The broader lesson emerging from contemporary conflicts is that wars increasingly resist simple conclusions. They do not necessarily end with clear victories or formal agreements. Instead, they stretch across time, shifting in intensity while continuing to shape global systems. What appears unresolved may gradually stabilise into a managed tension embedded within the international order without ever being fully resolved.
In this sense, the most significant transformation in modern warfare may not be technological or tactical, but temporal. Time itself has become a critical dimension of strategy. The ability to sustain pressure, absorb shocks, and adapt over extended periods may prove more decisive than the ability to deliver a single, overwhelming blow.

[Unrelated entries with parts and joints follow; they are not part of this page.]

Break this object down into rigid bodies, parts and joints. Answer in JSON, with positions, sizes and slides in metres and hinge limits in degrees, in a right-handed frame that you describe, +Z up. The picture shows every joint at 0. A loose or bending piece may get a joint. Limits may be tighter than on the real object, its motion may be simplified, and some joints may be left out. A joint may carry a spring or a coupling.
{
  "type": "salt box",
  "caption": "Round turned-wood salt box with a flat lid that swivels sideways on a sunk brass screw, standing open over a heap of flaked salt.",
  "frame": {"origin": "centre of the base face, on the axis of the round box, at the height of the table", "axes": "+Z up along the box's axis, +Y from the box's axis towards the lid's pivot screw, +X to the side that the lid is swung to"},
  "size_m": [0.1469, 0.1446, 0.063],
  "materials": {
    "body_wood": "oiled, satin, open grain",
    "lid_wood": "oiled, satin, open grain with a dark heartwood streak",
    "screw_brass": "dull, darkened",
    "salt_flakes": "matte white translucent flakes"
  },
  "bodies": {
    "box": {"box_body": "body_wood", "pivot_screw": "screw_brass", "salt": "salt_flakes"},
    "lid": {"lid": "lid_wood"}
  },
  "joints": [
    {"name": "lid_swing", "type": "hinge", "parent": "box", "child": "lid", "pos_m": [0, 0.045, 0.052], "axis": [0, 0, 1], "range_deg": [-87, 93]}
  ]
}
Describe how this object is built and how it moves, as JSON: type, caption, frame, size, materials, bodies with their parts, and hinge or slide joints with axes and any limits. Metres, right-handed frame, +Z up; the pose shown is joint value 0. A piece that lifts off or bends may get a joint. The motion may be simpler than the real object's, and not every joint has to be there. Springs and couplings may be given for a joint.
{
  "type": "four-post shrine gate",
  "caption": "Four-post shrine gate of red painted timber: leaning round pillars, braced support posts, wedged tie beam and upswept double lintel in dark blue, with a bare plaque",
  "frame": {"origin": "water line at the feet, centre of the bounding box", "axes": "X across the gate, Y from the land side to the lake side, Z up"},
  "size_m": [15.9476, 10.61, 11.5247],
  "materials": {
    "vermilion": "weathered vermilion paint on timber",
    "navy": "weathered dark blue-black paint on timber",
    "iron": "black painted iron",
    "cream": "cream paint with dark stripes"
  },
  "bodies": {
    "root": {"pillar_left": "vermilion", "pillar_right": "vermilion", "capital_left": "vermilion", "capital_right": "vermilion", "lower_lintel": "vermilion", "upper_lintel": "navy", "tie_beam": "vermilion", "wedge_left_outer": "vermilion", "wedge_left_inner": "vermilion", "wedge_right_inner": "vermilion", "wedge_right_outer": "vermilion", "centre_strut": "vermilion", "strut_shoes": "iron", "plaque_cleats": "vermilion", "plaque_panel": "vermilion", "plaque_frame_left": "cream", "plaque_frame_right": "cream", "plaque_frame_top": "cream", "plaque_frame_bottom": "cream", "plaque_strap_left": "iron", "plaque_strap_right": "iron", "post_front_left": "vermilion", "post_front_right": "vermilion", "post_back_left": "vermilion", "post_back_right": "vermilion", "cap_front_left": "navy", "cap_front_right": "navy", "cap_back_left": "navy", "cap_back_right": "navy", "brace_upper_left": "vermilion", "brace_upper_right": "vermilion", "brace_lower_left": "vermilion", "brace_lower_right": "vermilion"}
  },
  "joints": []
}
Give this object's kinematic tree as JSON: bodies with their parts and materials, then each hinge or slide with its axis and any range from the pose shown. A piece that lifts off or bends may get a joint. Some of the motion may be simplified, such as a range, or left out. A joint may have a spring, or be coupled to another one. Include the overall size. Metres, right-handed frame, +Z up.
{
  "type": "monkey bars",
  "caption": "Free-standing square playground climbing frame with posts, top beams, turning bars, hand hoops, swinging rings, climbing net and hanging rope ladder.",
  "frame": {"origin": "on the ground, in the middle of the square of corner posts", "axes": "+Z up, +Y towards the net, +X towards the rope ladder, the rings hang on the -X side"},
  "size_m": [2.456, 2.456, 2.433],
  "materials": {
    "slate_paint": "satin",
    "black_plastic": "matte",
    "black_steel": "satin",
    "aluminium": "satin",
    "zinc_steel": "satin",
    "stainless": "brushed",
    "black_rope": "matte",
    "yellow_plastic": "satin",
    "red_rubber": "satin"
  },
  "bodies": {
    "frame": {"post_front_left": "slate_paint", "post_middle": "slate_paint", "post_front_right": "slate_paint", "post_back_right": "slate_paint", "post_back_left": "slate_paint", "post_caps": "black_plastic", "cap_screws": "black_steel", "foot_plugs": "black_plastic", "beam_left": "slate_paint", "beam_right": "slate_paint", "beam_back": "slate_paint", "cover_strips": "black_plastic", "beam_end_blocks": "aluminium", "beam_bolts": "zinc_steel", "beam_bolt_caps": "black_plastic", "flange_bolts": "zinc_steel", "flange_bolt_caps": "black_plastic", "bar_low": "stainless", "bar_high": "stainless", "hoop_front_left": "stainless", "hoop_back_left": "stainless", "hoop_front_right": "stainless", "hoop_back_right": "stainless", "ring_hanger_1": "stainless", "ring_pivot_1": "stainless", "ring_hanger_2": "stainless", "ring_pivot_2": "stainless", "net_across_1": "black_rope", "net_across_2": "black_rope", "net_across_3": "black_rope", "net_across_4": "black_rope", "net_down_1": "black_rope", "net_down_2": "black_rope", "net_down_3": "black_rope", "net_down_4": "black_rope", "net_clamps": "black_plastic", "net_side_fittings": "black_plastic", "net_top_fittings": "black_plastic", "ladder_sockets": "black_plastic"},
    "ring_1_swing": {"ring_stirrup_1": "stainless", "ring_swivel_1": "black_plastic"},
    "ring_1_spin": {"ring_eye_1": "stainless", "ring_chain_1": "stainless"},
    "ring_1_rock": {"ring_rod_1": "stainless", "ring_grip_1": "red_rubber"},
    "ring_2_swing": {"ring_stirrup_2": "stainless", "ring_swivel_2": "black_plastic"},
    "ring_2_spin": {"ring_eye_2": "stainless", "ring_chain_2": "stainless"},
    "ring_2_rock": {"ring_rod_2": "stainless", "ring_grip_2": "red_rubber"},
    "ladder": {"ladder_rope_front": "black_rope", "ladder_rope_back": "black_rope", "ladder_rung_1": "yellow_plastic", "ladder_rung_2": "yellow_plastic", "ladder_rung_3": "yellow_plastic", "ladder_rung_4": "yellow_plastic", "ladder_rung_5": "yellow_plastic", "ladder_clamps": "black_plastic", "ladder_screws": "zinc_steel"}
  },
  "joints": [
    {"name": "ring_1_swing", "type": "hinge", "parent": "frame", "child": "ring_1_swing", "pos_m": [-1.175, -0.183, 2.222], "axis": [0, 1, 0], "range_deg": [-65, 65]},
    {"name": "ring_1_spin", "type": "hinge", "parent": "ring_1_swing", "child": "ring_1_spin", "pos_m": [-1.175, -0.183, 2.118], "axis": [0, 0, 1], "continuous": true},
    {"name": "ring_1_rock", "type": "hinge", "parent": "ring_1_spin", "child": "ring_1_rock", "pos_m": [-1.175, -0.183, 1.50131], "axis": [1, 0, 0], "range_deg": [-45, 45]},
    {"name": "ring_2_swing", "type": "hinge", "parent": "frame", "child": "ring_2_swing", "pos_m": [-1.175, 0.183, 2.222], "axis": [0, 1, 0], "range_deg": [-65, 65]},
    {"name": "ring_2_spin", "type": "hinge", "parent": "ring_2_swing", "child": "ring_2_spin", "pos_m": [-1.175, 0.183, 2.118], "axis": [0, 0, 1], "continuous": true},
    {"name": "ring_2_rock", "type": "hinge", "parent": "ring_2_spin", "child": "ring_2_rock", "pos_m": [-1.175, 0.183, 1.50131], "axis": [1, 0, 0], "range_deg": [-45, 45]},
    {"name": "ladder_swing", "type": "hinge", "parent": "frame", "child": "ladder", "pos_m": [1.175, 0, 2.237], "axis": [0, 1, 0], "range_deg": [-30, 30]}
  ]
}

Power, therefore, is being redefined. It is no longer measured solely by what a state can achieve quickly, but by how long it can endure under strain while maintaining coherence and purpose. This shift challenges traditional ideas of victory, complicates diplomacy, and ensures that the consequences of conflict extend far beyond the battlefield.
In the unfolding global landscape, the greatest danger may not be that wars are lost. It may be that they are never truly brought to an end, only managed and carried forward into the next phase of competition.